The Cast
Faye Dunaway ... Diana Christensen
William Holden ... Max Schumacher
Peter Finch ... Howard Beale
Robert Duvall ... Frank Hackett
Wesley Addy ... Nelson Chaney
Ned Beatty ... Arthur Jensen
Arthur Burghardt ... Great Ahmed Kahn
Conchata Ferrell ... Barbara Schlesinger
William Prince ... Edward George Ruddy
Lane Smith ... Robert McDonough
Beatrice Straight ... Louise Schumacher
Marlene Warfield ... Laureen Hobbs
Lee Richardson ... Narrator
In a day and age where many of us have borne witness to thousands of lives being snuffed out in an instant, Network doesn't really register as anything shocking at all. That simple fact right there may be the most shocking thing of all, that many of the events perceived to be akin to satire 30 years ago are now viewed as just everyday television to us. We're a generation that watched
Budd Dwyer kill himself at a news conference, that saw thousands of people die on 9/11 replayed over and over again on CNN. When there was camera phone footage of Saddam Hussein being hung to death released on the Internet, how many of us perversely sat there and watched a man die and didn't feel much of anything other than annoyance at the shaky idiot holding the camera phone?
Network was one of the first movies to ever perfectly capture the future of television, in both spirit and content. Some movies strictly focus on the content area, with futuristic game shows where the loser dies or what not. Yes, that does represent the moral decay of society but it's all style and no substance. Network took the growing anti-authority spirit prevalent in the 1970s and blew it up to a huge level, a level where it was dominating the ratings simply because it was some crazy guy saying what everyone else was thinking. It was pretty much the exact opposite of touchy-feely television, and not even in a politically incorrect manner. Network took those bleak futuristic ideas and shoved them right back in everyone's faces, with the movie taking place in the present day... err, present day 1976 that is.

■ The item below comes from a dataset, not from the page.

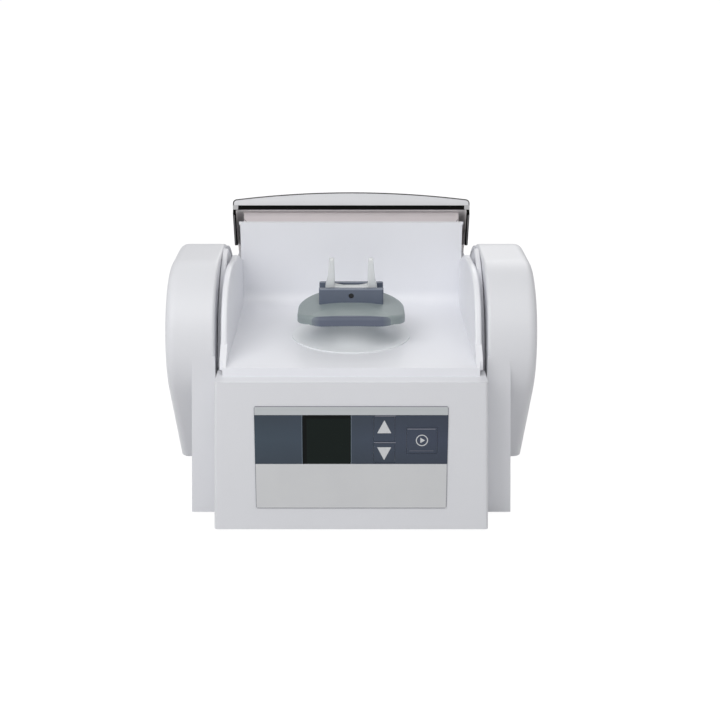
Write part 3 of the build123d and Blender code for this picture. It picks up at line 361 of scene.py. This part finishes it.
def lid_plastic():
    plastic = Finish("lid_white", IOR=1.46)
    _, y, z = plastic.where()
    grain = plastic.noise(900.0)
    back, up = y - PIVOT.y, z - PIVOT.z
    # Within the hood's inner radius the colour is painted near white: painted light on a face in
    # shade.
    painted_light_inside = back * back + up * up < VISOR_MIDDLE ** 2
    outer = plastic.mottle(shade(217, 218, 221), shade(226, 226, 229), scale=7.0, detail=2.0)
    plastic.set(Base_Color=plastic.blend(painted_light_inside, outer, shade(248, 244, 244)),
                Roughness=0.24 + 0.1 * grain)
    plastic.bump(grain, depth=0.00008, strength=0.35)
    return plastic


dress(lid_plastic(), "lid")


# Bead of painted shade on the lid's lip
# A thin dark bead follows the crown of the lip, turns the corner and ends at the seal. Its dark
# colour is painted shade: the dark edge line that the lip's rounded crown shows.
LIP_ANGLE = math.radians(59.7)
LIP_TOP = 0.1435
LIP_ARC = 0.7752
LIP_CORNER = (0.0982, 0.13373)
LIP_CORNER_RADIUS = 0.0035
ARC_SHARE = math.asin(LIP_CORNER[0] / (LIP_ARC - LIP_CORNER_RADIUS))
BEAD_WIDTH = 0.0009
BEAD_DEPTH = 0.0002
BEAD_TAIL = 0.0024
BEAD_STEPS = 10
MIDDLE_REACH = 0.0001
UPRIGHT = (0.0, 0.0, 1.0)


def thin_strip_finish(name, deep, pale):
    plastic = Finish(name, Specular_IOR_Level=0.3)
    plastic.set(Base_Color=plastic.mottle(deep, pale, scale=70.0))
    plastic.gloss(0.4, spread=0.12, scale=700.0)
    plastic.grain(scale=1300.0, depth=0.00008, strength=0.4)
    return plastic


def put_on_lip(piece):
    # The piece was drawn flat, with its height as its distance from the pivot.
    lay(piece, PIVOT, Matrix.Rotation(LIP_ANGLE, 4, "X"))


def lip_bead():
    # The bead's section is swept along the crown's wide arc, then round the corner's small one.
    bead = clean_start(bpy.ops.mesh.primitive_plane_add, "lid_edge_shade_bead", size=1.0)
    bpy.ops.transform.resize(value=(BEAD_DEPTH, BEAD_WIDTH, 1.0))
    bpy.ops.transform.rotate(value=math.pi / 2, orient_axis="Y", center_override=(0.0, 0.0, 0.0))
    bpy.ops.transform.translate(value=(0.0, LIP_TOP - BEAD_WIDTH / 2, BEAD_DEPTH / 2))
    bpy.ops.mesh.spin(steps=BEAD_STEPS, angle=ARC_SHARE, center=(0.0, LIP_TOP - LIP_ARC, 0.0),
                      axis=UPRIGHT)
    bpy.ops.mesh.spin(steps=BEAD_STEPS, angle=math.pi / 2 - ARC_SHARE, center=(*LIP_CORNER, 0.0),
                      axis=UPRIGHT)
    extrude(0.0, -BEAD_TAIL, 0.0)
    choose(bead, lambda face: abs(face.calc_center_median().x) < MIDDLE_REACH, "FACE")
    bpy.ops.mesh.delete(type="FACE")
    mirror_over(bead)
    put_on_lip(bead)
    # The bead's dark colour is painted shade along the lip's crown.
    dark = thin_strip_finish("bead_painted_shade", shade(58, 57, 58), shade(74, 73, 74))
    finish_piece(bead, "lid_body", dark)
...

Howard Beale (Finch) has been a trusted television journalist for over 20 years, and when the network gets tired of the slumping ratings of the news-related programming, Beale is given his two weeks notice. He shocks everyone at the network and all across America by going on his newscast and announcing to the viewers that he would commit suicide, live on air, the following week. This sets into motion the entire film, leading the network to give Beale his own show to take advantage of the huge ratings his rants and ravings bring in. The head of programming at the network, Diana Christensen (Dunaway), overhauls the entire schedule, pushing shows that are edgy and appeal to Angry Americans.
The twists and turns the movie takes are quite amazing, with Beale starting off as a liability, becoming a heavily-valued asset, and finally becoming a hindrance once more. The acting throughout is simply fantastic, leading up to three acting Oscars being awarded to the film, with Beatrice Straight taking home a Best Supporting Actress Oscar for the shortest nominated performance ever to win (five minutes forty seconds). Dunaway completely deserved the Best Actress Oscar she was awarded, as her performance was multi-layered and so very engaging. Finch was awarded his Oscar post-humously, and for that reason alone is why I believe William Holden did not win the Best Actor Oscar that year. You could also argue that Sidney Lumet was far more deserving of the Best Director Oscar than John G. Avildsen was for directing
Rocky. Ditto for the Best Picture Oscar. In hindsight, Network should have swept the Oscars that year in all the categories it was nominated.
Simply put, Network is an eye-opening film for those movie lovers that casually turn a blind eye to films that were made before they were born. It's as culturally relevant - if not moreso - today as it was when it was first released. I believe Network was intended to be a cautionary tale, not a How To film about pushing the boundaries of broadcasting and taste. Sadly, the truth is self-evident: blood, sex, tragedy, these subjects all bring in huge ratings and there's no going back now. All we can search for is alternative news sources until those are eventually broken down by the world that we've created and then we're left with nothing but the hell that we've brought upon ourselves. THE END IS NIGH, REPENT! Sorry... got a little carried away there.